## Modeling code records
..........
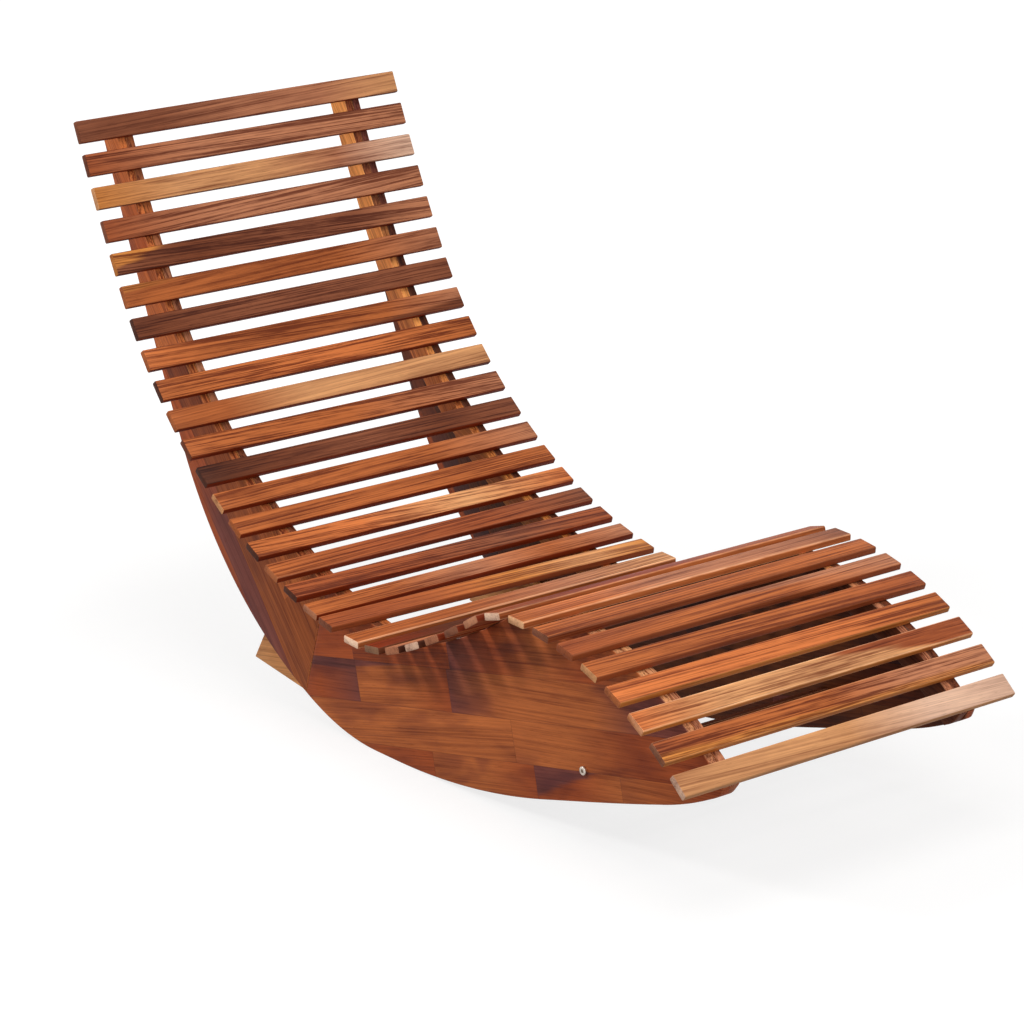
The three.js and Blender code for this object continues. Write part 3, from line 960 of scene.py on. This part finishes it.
def facing(face, side):
    """Whether a face of a board in the sides is its top edge, or looks outwards or inwards."""
    if abs(face.normal.y) < FLAT_FACING:
        return "top" if face.normal.z > TOP_FACING else "outside"
    return "outside" if face.normal.y * side > 0 else "inside"


def edge_plank(obj, seed, tones, figure):
    """A plank from one end of a board to the other, for the edge that carries the slats."""
    corners = [vert.co for vert in obj.data.vertices]
    left = min(corners, key=lambda c: c.x)
    right = max(corners, key=lambda c: c.x)
    middle, along = (left + right) / 2, right - left
    middle.y = sum(c.y for c in corners) / len(corners)
    along.y = 0
    length = along.length
    along.normalize()
    return Plank(seed, middle, along, Vector((-along.z, 0, along.x)), length, tones, figure)


def make_panel(node, angle, origin, rows):
    low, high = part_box(node)
    middle, side = (low.y + high.y) / 2, side_of(node)
    staves = Staves(node, angle, origin, rows, middle)
    # The inner faces get the same staves, darkened as painted shade for the shadow inside the chair
    painted_shade_staves = Staves(node + " inside", angle, origin, rows, middle, INNER_PAINTED_SHADE)
    bm = board_body(node, PANEL_ROUNDING)
    staves.cut(bm)
    obj = object_from(bm, node + "_glued")
    top = edge_plank(obj, node + " top", *PANEL_TOPS[node])

    def planks(face):
        way = facing(face, side)
        if way == "top":
            return top, no_glue
        return (painted_shade_staves if way == "inside" else staves).find(face.center)

    finish_wood(obj, planks, BORDER_UNIT)
    dress(obj, node)


def make_rail(node, face_tones, top_tones):
    obj = object_from(board_body(node, RAIL_ROUNDING), node + "_sawn")
    plank = edge_plank(obj, node, face_tones, RAIL_FIGURE)
    top = edge_plank(obj, node + " top", top_tones, RAIL_TOP_FIGURE)
    side = side_of(node)

    def planks(face):
        return top if facing(face, side) == "top" else plank, no_glue

    finish_wood(obj, planks, BORDER_UNIT)
    dress(obj, node)


# Pieces softened from their CAD shape

def softened(node, suffix, radius, shortest=0.0):
    """The node's own shape with its sharp edges rounded, from a shortest length up."""
    bm = bmesh.new()
    bm.from_mesh(frame["nodes"][node].data)
    bmesh.ops.remove_doubles(bm, verts=bm.verts, dist=CAD_GRID)
    bmesh.ops.dissolve_limit(bm, angle_limit=math.radians(FLAT_TURN), verts=bm.verts,
                             edges=bm.edges)
    sharp = [e for e in bm.edges if len(e.link_faces) == 2 and e.calc_length() > shortest
             and e.calc_face_angle() > math.radians(EDGE_TURN)]
    # The rounded faces carry the full arris mark: pale rubbing with a painted highlight
    arris_marks = bm.verts.layers.float.new("edge")
    made = bmesh.ops.bevel(bm, geom=sharp, offset=radius, segments=SOFTENED_STEPS, profile=0.5,
                           affect="EDGES", clamp_overlap=True)
    rounds = set(made["faces"])
    for vert in bm.verts:
        inside = vert.link_faces and all(face in rounds for face in vert.link_faces)
        vert[arris_marks] = 1.0 if inside else 0.0
    return object_from(bm, node + suffix)


def dress_plank(obj, node, plank):
    """Dresses a piece that is one plank all over."""
    finish_wood(obj, lambda face: (plank, no_glue), BORDER_UNIT)
    dress(obj, node)


def make_board(node, tones, figure):
    obj = softened(node, "_cut", SOFTENED_EDGE, BORE_RIM)
    dress_plank(obj, node, edge_plank(obj, node, tones, figure))


def make_spreader(node, tones, figure):
    obj = softened(node, "_cut", SOFTENED_EDGE, BORE_RIM)
    low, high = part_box(node)
    plank = Plank(node, (low + high) / 2, ALONG_Y, ALONG_X, high.y - low.y, tones, figure)
    dress_plank(obj, node, plank)


def make_fitting(node):
    dress(softened(node, "_plated", SOFTENED_FITTING), node)


# Turned fasteners

def hexagon(across_flats):
    def radius(angle):
        turn = (angle + math.pi / 6) % (math.pi / 3) - math.pi / 6
        return across_flats / 2 / math.cos(turn)
    return radius


def cross(reach, width):
    def radius(angle):
        turn = (angle + math.pi / 4) % (math.pi / 2) - math.pi / 4
        side = width / 2 / max(abs(math.sin(turn)), 1e-6)
        return min(reach / math.cos(turn), side)
    return radius


def circle(radius):
    return lambda angle: radius


def fastener_place(node):
    """Middle of a fastener's CAD node, its side, its near and far end from y = 0 and its radius."""
    low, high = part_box(node)
    side = -1 if low.y + high.y < 0 else 1
    near, far = sorted((abs(low.y), abs(high.y)))
    return (low + high) / 2, side, near, far, (high.x - low.x) / 2


def make_turned(node, middle, side, start, sections):
    """A fastener along Y through sections (reach outwards from the start, radius by angle)."""
    rings = []
    for reach, radius in sections:
        ring = []
        for step in range(TURNED_SIDES):
            angle = math.tau * step / TURNED_SIDES
            x, z = radius(angle) * math.cos(angle), radius(angle) * math.sin(angle)
            ring.append(Vector((middle.x, side * start, middle.z)) + Vector((x, side * reach, z)))
        rings.append(ring)
    body = loft(rings, [[0.0] * TURNED_SIDES] * len(rings))
    dress(object_from(body, node + "_turned"), node)


def make_bolt(node):
    middle, side, _, far, radius = fastener_place(node)
    low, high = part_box("front_panel_" + ("right" if side < 0 else "left"))
    surface = max(abs(low.y), abs(high.y))
    head = far - surface
    sections = [
        (-BOLT_DEPTH, circle(radius * BOLT_SHANK)),
        (HEAD_FOOT, circle(radius * BOLT_SHANK)),
        (HEAD_FOOT, circle(radius * HEAD_FOOT_RADIUS)),
        (HEAD_SIDE, circle(radius)),
    ]
    for inset, depth, _ in reversed(rounded(ROUNDING_STEPS)):
        sections.append((head - depth * HEAD_ROUNDING, circle(radius - inset * HEAD_ROUNDING)))
    sections += [
        (head, circle(radius * SOCKET_MOUTH)),
        (head - SOCKET_TOP, hexagon(radius * SOCKET_FLATS)),
        (head - SOCKET_FLOOR, hexagon(radius * SOCKET_FLATS)),
        (head - SOCKET_TIP, circle(radius * SOCKET_TIP_RADIUS)),
    ]
    make_turned(node, middle, side, surface, sections)


def make_screw(node):
    middle, side, near, far, radius = fastener_place(node)
    length = far - near
    sections = [
        (RECESS_TIP, circle(radius * RECESS_TIP_RADIUS)),
        (RECESS_FLOOR, cross(*(radius * share for share in RECESS_FLOOR_ARMS))),
        (0.0, cross(*(radius * share for share in RECESS_MOUTH_ARMS))),
        (0.0, circle(radius * SCREW_FACE)),
        (SCREW_RIM[0], circle(radius)),
        (SCREW_RIM[1], circle(radius)),
        (radius * SCREW_CONE, circle(radius * SCREW_CORE)),
        (length * SCREW_TAPER, circle(radius * SCREW_CORE)),
        (length, circle(radius * SCREW_TIP)),
    ]
    make_turned(node, middle, side, near, sections)


# Assembly of the looks

def make_pieces():
    for node, look in zip(sorted(SLATS), SLAT_LOOKS):
        make_slat(node, look)
    for node, (face_tones, top_tones) in RAIL_LOOKS.items():
        make_rail(node, face_tones, top_tones)
    for side in ("right", "left"):
        make_panel("front_panel_" + side, FRONT_STAVE_ANGLE, FRONT_STAVE_ORIGIN, FRONT_STAVES)
        make_panel("rear_panel_" + side, REAR_STAVE_ANGLE, REAR_STAVE_ORIGIN, REAR_STAVES)
        make_board("stop_board_" + side, *BOARD_LOOK)
        make_bolt("spreader_bolt_" + side)
        make_fitting("spreader_barrel_nut_" + side)
        for number in (1, 2, 3):
            make_screw(f"stop_board_screw_{side}_{number}")
    make_spreader("front_spreader", *SPREADER_LOOK)


# Stage

def ray_is(tree, *kinds):
    """1 for the kinds of ray named, and 0 for the others."""
    rays = tree.nodes.new("ShaderNodeLightPath")
    total = rays.outputs[kinds[0]]
    for kind in kinds[1:]:
        add = tree.nodes.new("ShaderNodeMath")
        add.operation = "MAXIMUM"
        tree.links.new(total, add.inputs[0])
        tree.links.new(rays.outputs[kind], add.inputs[1])
        total = add.outputs[0]
    return total


def make_world():
    world = bpy.data.worlds.new("studio")
    bpy.context.scene.world = world
    world.use_nodes = True
    tree = world.node_tree
    shade = tree.nodes["Background"]
    seen = ray_is(tree, *SEEN_RAYS)
    strength = tree.nodes.new("ShaderNodeMapRange")
    tree.links.new(seen, strength.inputs["Value"])
    strength.inputs["To Min"].default_value = WORLD_LIGHT
    strength.inputs["To Max"].default_value = 1.0
    shade.inputs["Color"].default_value = (1, 1, 1, 1)
    tree.links.new(strength.outputs["Result"], shade.inputs["Strength"])


def floor_material():
    """Pale floor that glows for the camera, more so away from the object."""
    material = bpy.data.materials.new("floor")
    material.use_nodes = True
    tree = material.node_tree
    shader = tree.nodes["Principled BSDF"]
    shader.inputs["Base Color"].default_value = (*FLOOR_COLOUR, 1)
    shader.inputs["Roughness"].default_value = FLOOR_ROUGHNESS
    shader.inputs["Specular IOR Level"].default_value = 0.0
    shader.inputs["Emission Color"].default_value = (1, 1, 1, 1)
    reach = tree.nodes.new("ShaderNodeVectorMath")
    reach.operation = "LENGTH"
    place = tree.nodes.new("ShaderNodeTexCoord").outputs["Object"]
    tree.links.new(place, reach.inputs[0])
    fade = tree.nodes.new("ShaderNodeMapRange")
    ends = (*FLOOR_FADE, FLOOR_GLOW, FLOOR_GLOW_AWAY)
    for name, value in zip(("From Min", "From Max", "To Min", "To Max"), ends):
        fade.inputs[name].default_value = value
    tree.links.new(reach.outputs["Value"], fade.inputs["Value"])
    glow = tree.nodes.new("ShaderNodeMath")
    glow.operation = "MULTIPLY"
    tree.links.new(ray_is(tree, *SEEN_RAYS), glow.inputs[0])
    tree.links.new(fade.outputs["Result"], glow.inputs[1])
    tree.links.new(glow.outputs[0], shader.inputs["Emission Strength"])
    return material


def make_floor():
    bm = bmesh.new()
    half = FLOOR_SIZE / 2
    corners = ((-half, -half, 0), (half, -half, 0), (half, half, 0), (-half, half, 0))
    bm.faces.new([bm.verts.new(corner) for corner in corners])
    mesh = bpy.data.meshes.new("floor")
    bm.to_mesh(mesh)
    bm.free()
    floor = new_object("floor", mesh)
    mesh.materials.append(floor_material())


def make_light(name, place, size, power):
    light = bpy.data.lights.new(name, "AREA")
    light.shape = "DISK"
    light.size = size
    light.energy = power
    obj = new_object(name, light)
    obj.location = place
    aim = Vector(LIGHT_AIM) - Vector(place)
    obj.rotation_euler = aim.to_track_quat("-Z", "Y").to_euler()


def make_camera():
    camera = bpy.data.cameras.new("camera")
    camera.lens = CAMERA_LENS
    camera.sensor_width = CAMERA_SENSOR
    camera.sensor_fit = "HORIZONTAL"
    camera.clip_end = CAMERA_REACH
    obj = new_object("camera", camera)
    obj.location = CAMERA_PLACE
    obj.rotation_euler = Euler([math.radians(v) for v in CAMERA_TURN])
    bpy.context.scene.camera = obj


make_pieces()
make_world()
make_floor()
make_light("key", **KEY_LIGHT)
make_light("top", **TOP_LIGHT)
make_light("front", **FRONT_LIGHT)
make_camera()
bpy.context.scene.view_settings.view_transform = "Standard"
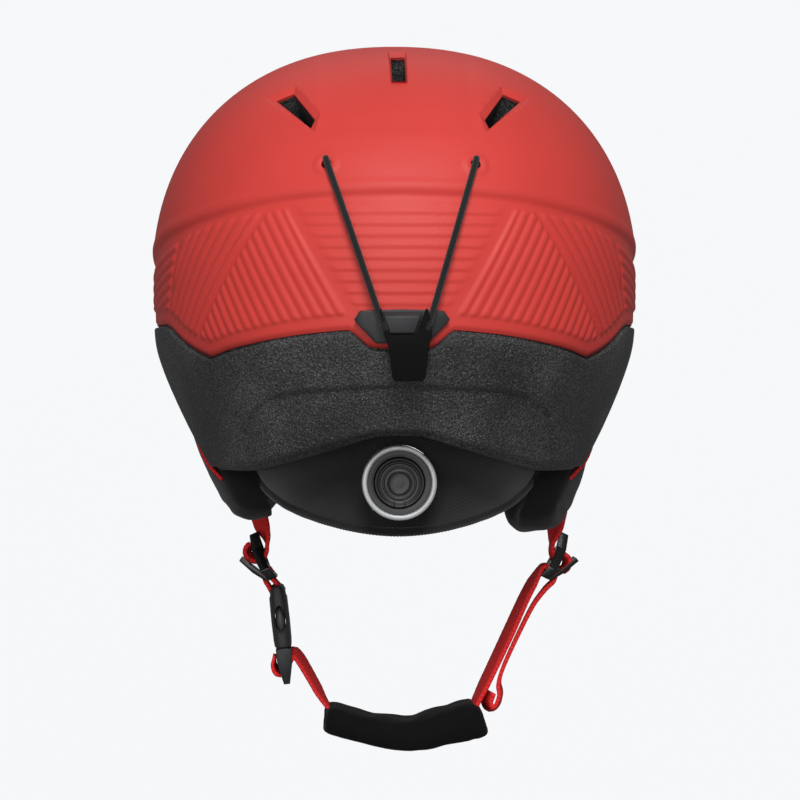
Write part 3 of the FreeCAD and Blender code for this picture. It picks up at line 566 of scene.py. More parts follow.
def boss_relief(points):
    """A low round boss with a soft rim about each cord hole."""
    height = np.zeros(points.shape[:2])
    for side in (1, -1):
        mouth, _ = hole_mouth(side)
        away = np.linalg.norm(points - np.array(mouth), axis=2)
        height += 0.55 * (1 - smooth((away - 4.6) / 1.6)) - 0.5 * (1 - smooth((away - 1.6) / 1.8))
    return height


def plateau_relief(points):
    """The flatter, slightly sunken field between the rear vents."""
    x, y, z = points[..., 0], points[..., 1], points[..., 2]
    behind = smooth((y - 20.0) / 30.0)
    field = smooth((z - 86.5) / 5.0) * smooth((36.0 - np.abs(x)) / 6.0) * behind
    return -0.7 * field


# The ribbed band ends below this level, and the dome's own spacing begins above the next one.
BAND_END = 66.0
DOME_START = 82.0


def build_shell():
    turns = all_turns([(150, 0.85), (215, 1.3), (500, 4.5)])
    edge = shell_edge(turns)
    levels = [edge + (BAND_END - edge) * share for share in np.linspace(0, 1, 84)]
    levels += [np.full(edge.shape, level) for level in np.arange(BAND_END + 1, DOME_START, 1.0)]
    low = math.asin(((DOME_START - WIDEST_LEVEL) / DOME_HEIGHT) ** (DOME_POWER / 2))
    levels += [np.full(edge.shape, dome_level(angle))
               for angle in np.linspace(low, math.pi / 2, 46)[1:-1]]
    levels = np.array(levels)
    points = dome_point(np.broadcast_to(turns, levels.shape), levels)
    along = lengths_along(points)
    height = band_relief(along, levels) + boss_relief(points) + plateau_relief(points)
    rise = levels - edge[None, :]
    height = height - 0.9 * (1 - smooth(rise / 2.2))
    outer = points + grid_normals(points) * height[..., None]
    inner_levels = [edge + 0.4]
    inner_levels += [edge + (BAND_END - edge) * share for share in (0.15, 0.35, 0.6, 0.85)]
    inner_levels += [np.full(edge.shape, dome_level(angle, DOME_HEIGHT - SKIN))
                     for angle in np.linspace(low, math.pi / 2, 12)[:-1]]
    inner = [dome_point(turns, level, SKIN) for level in inner_levels]
    return closed_shell("shell_skin", list(outer[::-1]) + inner, SHELL_TOP, SHELL_TOP - 2.0)


# ================================================================ foam liner
# Lower edge of the foam: at the nape as (x, z), over the ears as (y, z). Top line of the pressed
# field at the nape as (distance from the rear middle, z).
NAPE = [(0, -41.3), (10, -41.6), (18, -43.4), (25, -45.4), (36, -48.5), (55, -53.5), (70, -57), (140, -58)]
EAR_ARCH = [(-200, 12), (-142, 12), (-100, -5), (-76, -6), (-58, 2), (4, 2), (14, -6), (32, -30),
            (52, -60), (58, -100)]
RELIEF_LINE = [(0, -18.8), (45.6, -21.1), (60, -23.5), (70, -28.0), (75, -32.5), (79, -40.0), (84, -52.0)]


def foam_foot(turns):
    """Lowest level of the foam in each column."""
    levels = np.arange(25.0, -62.0, -0.25)
    points = dome_point(turns[None, :], levels[:, None], 0.5)
    nape = np.where(points[..., 1] > 40, follow(NAPE, np.abs(points[..., 0])), -100.0)
    fits = levels[:, None] >= np.maximum(nape, follow(EAR_ARCH, points[..., 1]))
    return levels[np.argmin(fits, axis=0) - 1]


def foam_relief(along, level):
    """The nape's pressed field, with its curved step, below the shell."""
    s = np.abs(along)
    inside = smooth((follow(RELIEF_LINE, s) - level) / 2.6) * smooth((92.0 - s) / 4.0)
    return -1.3 * inside


def foam_inset(level):
    """How far inside the shell's surface the head space lies."""
    return 28.0 - 0.13 * np.maximum(-level, 0.0)


def build_foam():
    turns = all_turns([(165, 1.5), (215, 2.0), (500, 5.0)])
    edge = shell_edge(turns)
    foot = np.minimum(foam_foot(turns), edge - 3.0)
    rings = []
    for angle in np.linspace(math.pi / 2, 0.0, 24)[1:]:
        level = np.full(edge.shape, dome_level(angle, 107.4))
        rings.append(dome_point(turns, np.maximum(level, edge + 4.0), 2.6))
    for rise, inset in ((2.5, 2.6), (-0.6, 2.6), (-0.8, 1.2)):
        rings.append(dome_point(turns, edge + rise, inset))
    levels = np.array([(edge - 1.4) + (foot - edge + 1.4) * share for share in np.linspace(0, 1, 52)])
    rise = levels - foot[None, :]
    curl = 3.2 - np.sqrt(np.maximum(3.2 ** 2 - np.maximum(3.2 - rise, 0.0) ** 2, 0.0))
    outer = dome_point(np.broadcast_to(turns, levels.shape), levels, 0.7)
    height = foam_relief(lengths_along(outer), levels) - curl
    rings += list(outer + grid_normals(outer) * height[..., None])
    rings.append(dome_point(turns, foot, 5.5))
    rings.append(dome_point(turns, foot, foam_inset(foot) - 2.0))
    for share in np.linspace(0, 1, 9):
        level = foot + 1.5 + (30.0 - foot - 1.5) * share
        rings.append(dome_point(turns, level, foam_inset(level)))
    for angle in np.linspace(0.3, math.pi / 2, 14)[:-1]:
        level = max(dome_level(angle, 82.0), 33.0)
        rings.append(dome_point(turns, np.full(edge.shape, level), 28.0))
    return closed_shell("foam_body", rings, 132.4, 107.0)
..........
## Exercise goal
Take the lines above from the first through the one containing "if face.normal.y *" and reproduce them exactly; include nothing else.

## Response to this task
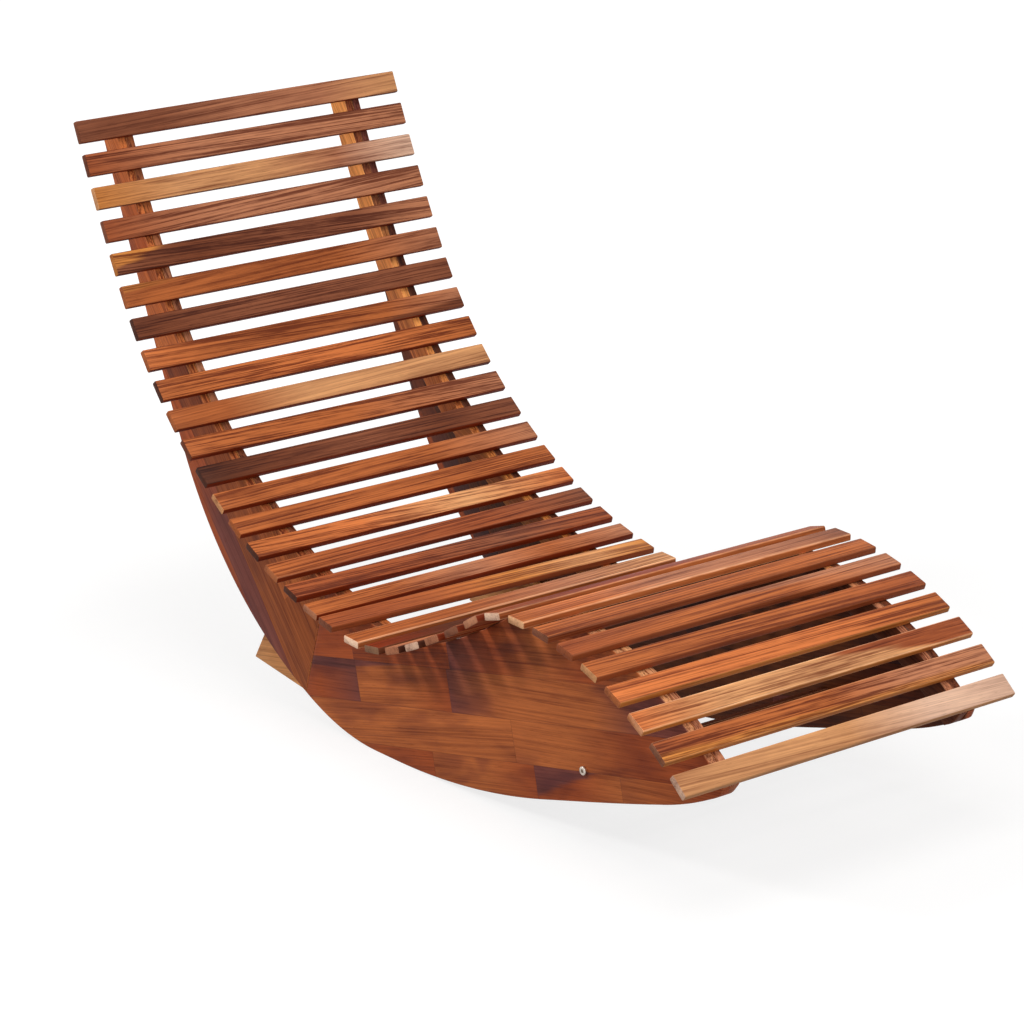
The three.js and Blender code for this object continues. Write part 3, from line 960 of scene.py on. This part finishes it.
def facing(face, side):
    """Whether a face of a board in the sides is its top edge, or looks outwards or inwards."""
    if abs(face.normal.y) < FLAT_FACING:
        return "top" if face.normal.z > TOP_FACING else "outside"
    return "outside" if face.normal.y * side > 0 else "inside"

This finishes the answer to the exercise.